PGO is no longer experimental (stable since Go 1.21). Bake it into the build pipeline:

Production canary collects a cpu.pprof every 10 minutes, aggregates to a weekly default.pgo.
Main branch CI uses last week's default.pgo for all builds.
Performance contract benchmarks run twice: once with PGO, once without. The delta is reported separately so you can see the PGO win and the static-build performance independently. If PGO is the only thing keeping you within contract, your code is fragile to profile drift.

A profile collection script:

#!/bin/bash
# Collected hourly by a canary host.
TS=$(date -u +%Y%m%dT%H%M%S)
curl -s "http://localhost:6060/debug/pprof/profile?seconds=120" \
    -o "/var/perf/profiles/${TS}.pprof"

A weekly aggregation:

#!/bin/bash
# Run weekly, produces a representative profile.
cd /var/perf/profiles
go tool pprof -proto $(ls *.pprof | tail -168) > /var/perf/default.pgo

The 168 profiles cover a week of hourly samples, which captures the weekly-cyclical workload (weekday peaks, weekend troughs).

Citation: pkg.go.dev/runtime#hdr-Profile-Guided_Optimization.

7. Runtime metrics in production telemetry¶

runtime/metrics is not just for benchmarks. Pipe /sched/latencies:seconds, /gc/pauses:seconds, and /sync/mutex/wait/total:seconds into your production metric system at 10s resolution.

Now your benchmarks predict prod and your prod data informs your benchmark fixtures. A regression in sched/latencies p99 in prod is your cue to add a benchmark that exercises that path.

A reference scrape endpoint:

import (
    "expvar"
    "runtime/metrics"
)

func init() {
    expvar.Publish("runtime_metrics", expvar.Func(func() any {
        names := []string{
            "/sched/latencies:seconds",
            "/gc/pauses:seconds",
            "/sync/mutex/wait/total:seconds",
            "/gc/cpu-time:seconds",
            "/gc/heap/allocs:bytes",
        }
        samples := make([]metrics.Sample, len(names))
        for i, n := range names {
            samples[i].Name = n
        }
        metrics.Read(samples)
        out := make(map[string]any, len(samples))
        for _, s := range samples {
            switch s.Value.Kind() {
            case metrics.KindUint64:
                out[s.Name] = s.Value.Uint64()
            case metrics.KindFloat64:
                out[s.Name] = s.Value.Float64()
            case metrics.KindFloat64Histogram:
                h := s.Value.Float64Histogram()
                out[s.Name] = map[string]any{
                    "counts":  h.Counts,
                    "buckets": h.Buckets,
                }
            }
        }
        return out
    }))
}

Scrape this from your monitoring agent (Prometheus, Datadog, etc). Now the data feeds both the production dashboard and the post- mortem analysis.

8. The death of `benchcmp`¶

If you see benchcmp in any internal doc, file an issue to delete the reference.

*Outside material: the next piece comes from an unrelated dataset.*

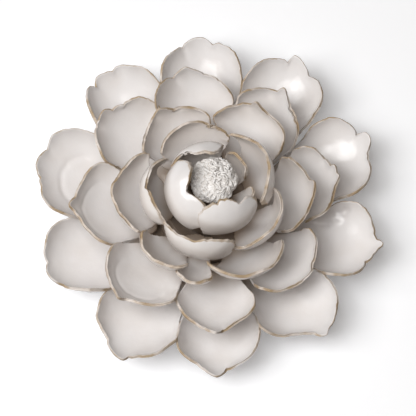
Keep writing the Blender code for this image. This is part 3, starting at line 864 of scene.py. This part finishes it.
def makeFloor(form):
    bpy.ops.object.select_all(action="DESELECT")
    bpy.ops.mesh.primitive_plane_add(size=form["floorSize"], location=(0, 0, -form["floorDrop"]))
    floor = bpy.context.active_object
    floor.name = "floor"
    material, tree, shader = newMaterial("whiteFloor")
    shader.inputs["Base Color"].default_value = (*form["floor"], 1)
    shader.inputs["Roughness"].default_value = 1
    shader.inputs["Specular IOR Level"].default_value = 0
    glow = tree.nodes.new("ShaderNodeEmission")
    glow.inputs["Strength"].default_value = form["floorGlow"]
    both = tree.nodes.new("ShaderNodeAddShader")
    tree.links.new(shader.outputs[0], both.inputs[0])
    tree.links.new(glow.outputs[0], both.inputs[1])
    showToCamera(tree, shader.outputs[0], both.outputs[0], "Material Output")
    floor.data.materials.append(material)


def makeWorld(form):
    world = bpy.data.worlds.new("studio")
    bpy.context.scene.world = world
    world.use_nodes = True
    tree = world.node_tree
    tree.nodes["Background"].inputs["Strength"].default_value = form["worldLight"]
    tree.nodes["Background"].inputs["Color"].default_value = (*form["worldTint"], 1)
    white = tree.nodes.new("ShaderNodeBackground")
    white.inputs["Color"].default_value = (1, 1, 1, 1)
    showToCamera(tree, tree.nodes["Background"].outputs[0], white.outputs[0], "World Output")


def makeLamp(name, lamp, aim):
    bpy.ops.object.light_add(type="AREA", location=lamp["place"])
    softbox = bpy.context.active_object
    softbox.name = name
    softbox.data.size = lamp["size"]
    softbox.data.energy = lamp["power"]
    softbox.rotation_euler = (Vector(aim) - softbox.location).to_track_quat("-Z", "Y").to_euler()


view = {
    "elevation": 70,
    "distance": 0.95,
    "target": (-0.0013, -0.0008, 0.020),
    "lens": 190,
    "sensor": 36,
    "nearest": 0.01,
}


def makeCamera(form):
    tilt = math.radians(form["elevation"])
    back = Vector((0, -math.cos(tilt), math.sin(tilt)))
    bpy.ops.object.camera_add(location=Vector(form["target"]) + back * form["distance"])
    camera = bpy.context.active_object
    camera.data.lens = form["lens"]
    camera.data.sensor_width = form["sensor"]
    camera.data.clip_start = form["nearest"]
    camera.rotation_euler = (-back).to_track_quat("-Z", "Y").to_euler()
    bpy.context.scene.camera = camera


makeFloor(studio)
makeWorld(studio)
makeLamp("key", studio["key"], studio["lampAim"])
makeLamp("overhead", studio["overhead"], studio["lampAim"])
makeCamera(view)
bpy.context.scene.view_settings.view_transform = "Standard"
print("studio set")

It does no statistical test, has been unmaintained since 2018, and produces deltas that survive scrutiny only by accident. The migration is a one-liner: benchstat old.txt new.txt. Make the lint rule explicit so newcomers do not reintroduce it.

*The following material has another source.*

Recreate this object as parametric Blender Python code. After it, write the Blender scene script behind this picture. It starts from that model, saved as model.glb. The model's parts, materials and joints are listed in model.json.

A grep for benchcmp in your repo today is a tax you pay for having tolerated it in the past. Pay it once and move on.

9. The cost of false positives¶

A flaky perf gate is worse than no gate. After three false positives a developer learns to merge-anyway, and the gate is dead.

Audit your gate's false-positive rate monthly: re-run baseline-vs- baseline with the gate's actual config and count how often it would have blocked. Acceptable rate is below 1%. Anything higher means you need to reduce noise (better runner, longer benchtime, higher threshold) or accept a lower power to detect small regressions. Both are valid choices; pretending the gate is reliable when it is not, is not.

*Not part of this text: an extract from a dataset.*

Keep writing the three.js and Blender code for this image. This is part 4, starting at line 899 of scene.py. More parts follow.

The audit cost is small (one half-day of compute per month) and the discipline payoff is enormous. A gate with a known, low FP rate gets trusted by developers; a gate with unknown FP rate gets ignored.

10. The perf person and the team¶

A common failure mode: one senior engineer owns "performance" and no one else cares because perf "is hard." The senior leaves; perf decays.

The professional move is to make perf a property of the team, not of one person. Specific habits:

Performance review checklist in PR template, including the bench fixture and the benchstat output.
Rotation of "perf on-call" for a week at a time, including triaging the trend-tier alerts.
A monthly "perf forum" where the team reviews the dashboard, picks one regression to investigate, and one improvement to celebrate.
Onboarding doc that includes "how to write a benchmark for this codebase" with the team's house style and the location of the reusable fixture helpers.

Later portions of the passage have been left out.